Überwindung des Kapitalismus: ein Flop?

Der Rücktritt von Parteipräsident Christian Levrat löst innerhalb der Partei eine breite Diskussion über die zukünftige Ausrichtung der SP aus. Auch der Tages-Anzeiger befasst sich mit diesem Thema. Und zieht eine Bilanz der bisherigen SP-Politik. Dabei werden drei Tops und drei Flops genannt. Einer der Flops ist aus Sicht des Tages-Anzeigers das Ziel einer «Überwindung des Kapitalismus» – ein Postulat, das «gegen den Willen des Parteipräsidenten» und nur auf Druck der Juso ins Parteiprogramm aufgenommen worden sei. Nicht wenigen SP-Politikern und -Politikerinnen am «rechten» Rand der Partei wäre es am liebsten, wenn die Forderung nach einer Überwindung des Kapitalismus lieber heute als morgen wieder aus dem Parteiprogramm verschwinden würde.

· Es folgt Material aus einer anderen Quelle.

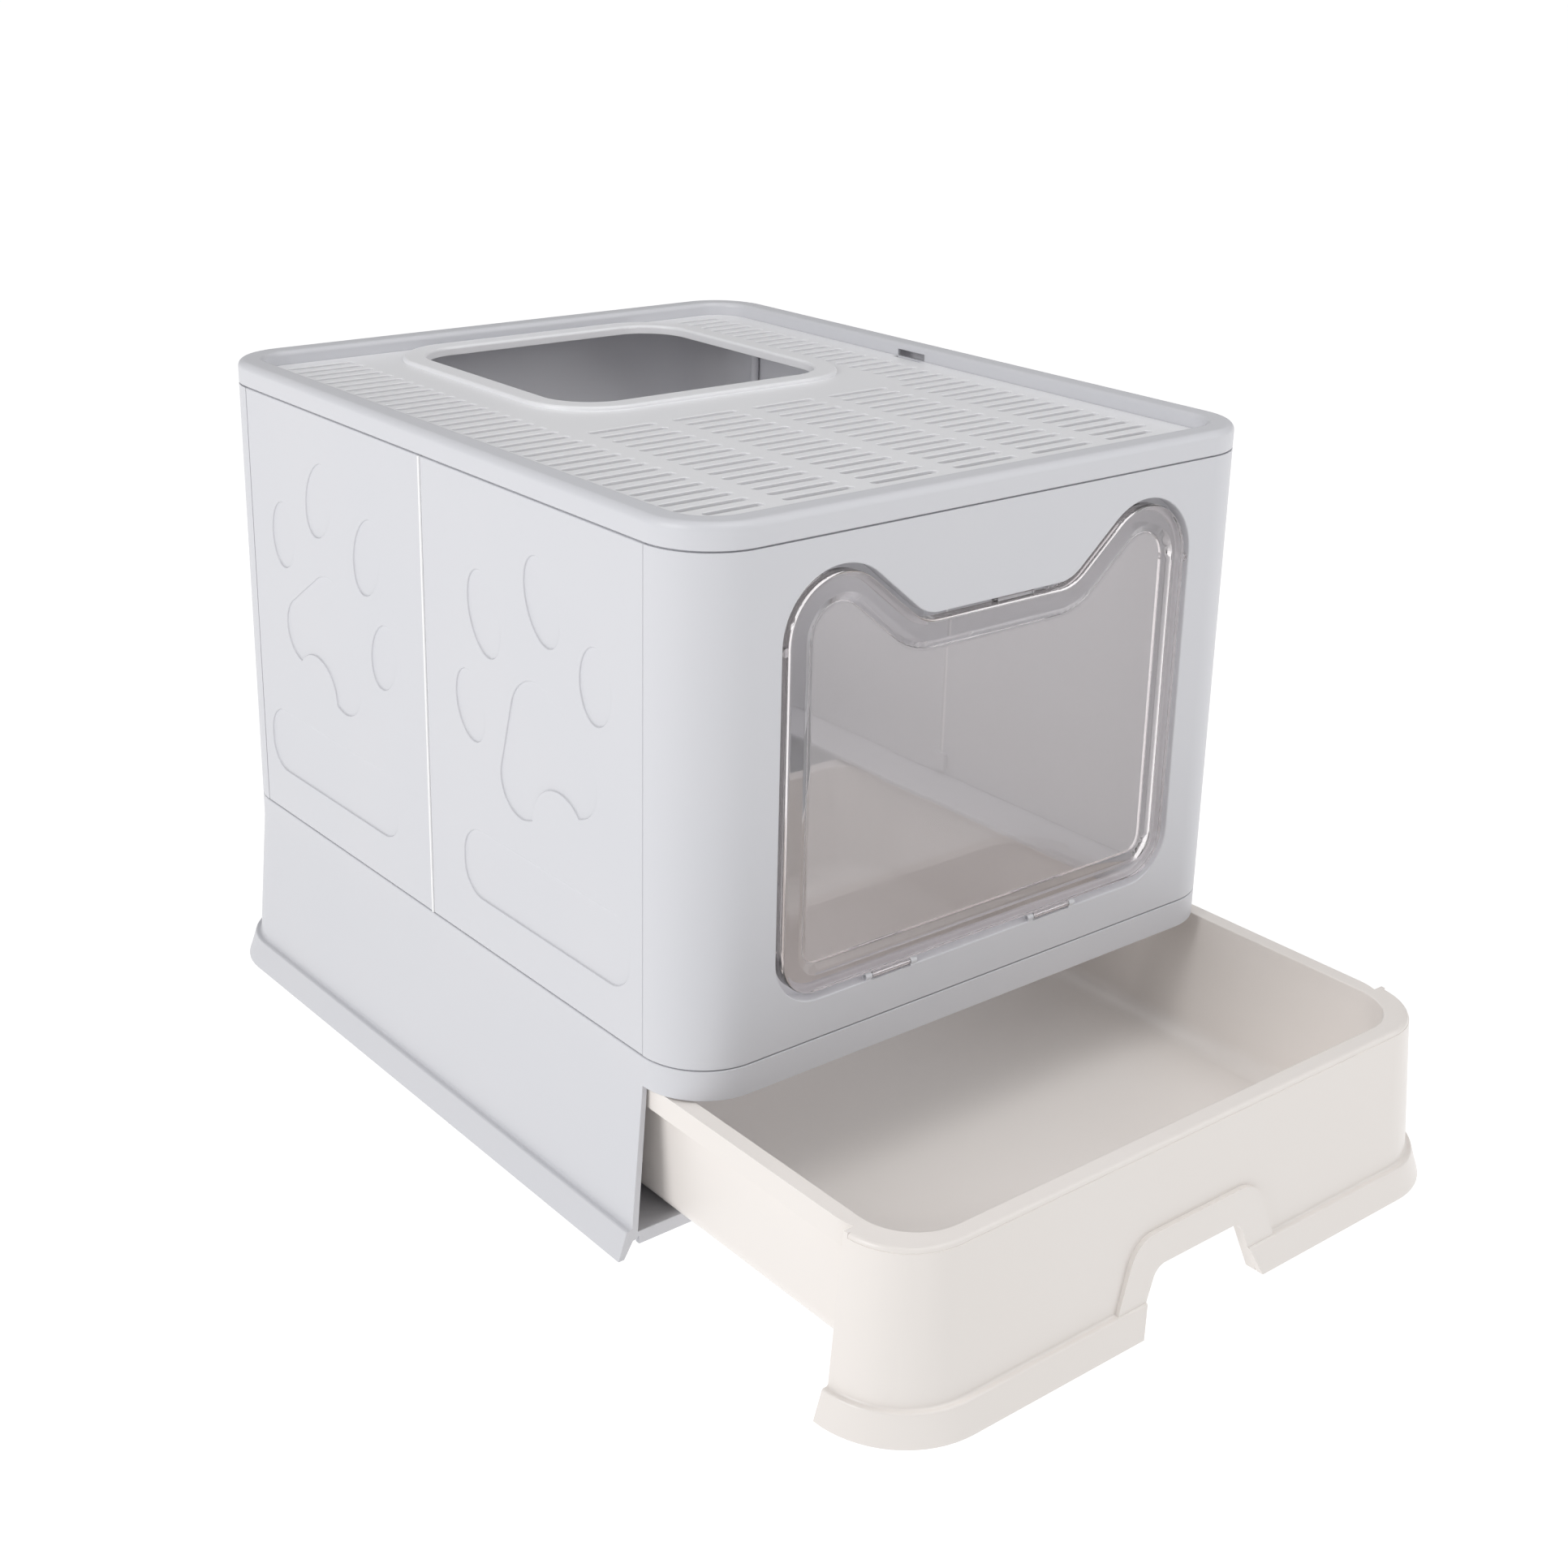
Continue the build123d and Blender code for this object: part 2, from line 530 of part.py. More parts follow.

(Tages-Anzeiger, 13. November 2019)

Wenn wir die heutige Welt betrachten, dann haben all jene Probleme, unter denen die Menschheit am meisten leidet, mit der globalen Dominanz des auf permanente Profitmaximierung und Ausbeutung von Mensch und Natur ausgerichteten kapitalistischen Wirtschaftssystems zu tun – von der Ausbeutung menschlicher Arbeitskraft über die wachsende Kluft zwischen Arm und Reich bis hin zum Klimawandel. Dennoch bewegen sich Politiker und Politikerinnen sowie politische Parteien weltweit fast ausschliesslich immer noch im Denksystem des Kapitalismus – mit dem Resultat, dass wir die grossen Probleme weiter vor uns herschieben und keiner dauerhaften Lösung näherkommen. Es braucht daher eine radikal neue Herangehensweise, eine Überwindung des herrschenden Denksystems, eben: eine Überwindung des Kapitalismus. Nichts wäre daher so falsch, als wenn die SP auf das Ziel einer Überwindung des Kapitalismus verzichten würde. Im Gegenteil: Mit diesem Ziel vermittelt die SP über das politische Alltagsgeschäft hinaus eine Vision, welche mit der Zeit sogar immer mehr Menschen, die sich heute für Politik nicht interessieren oder aufgrund ihrer Lebenssituation bereits resigniert haben, begeistern könnte. Denn die Zahl jener Menschen, die spüren, dass sich heute ganz grundsätzlich zu vieles in eine falsche Richtung bewegt, wird wohl in Zukunft kaum kleiner, sondern eher immer grösser werden.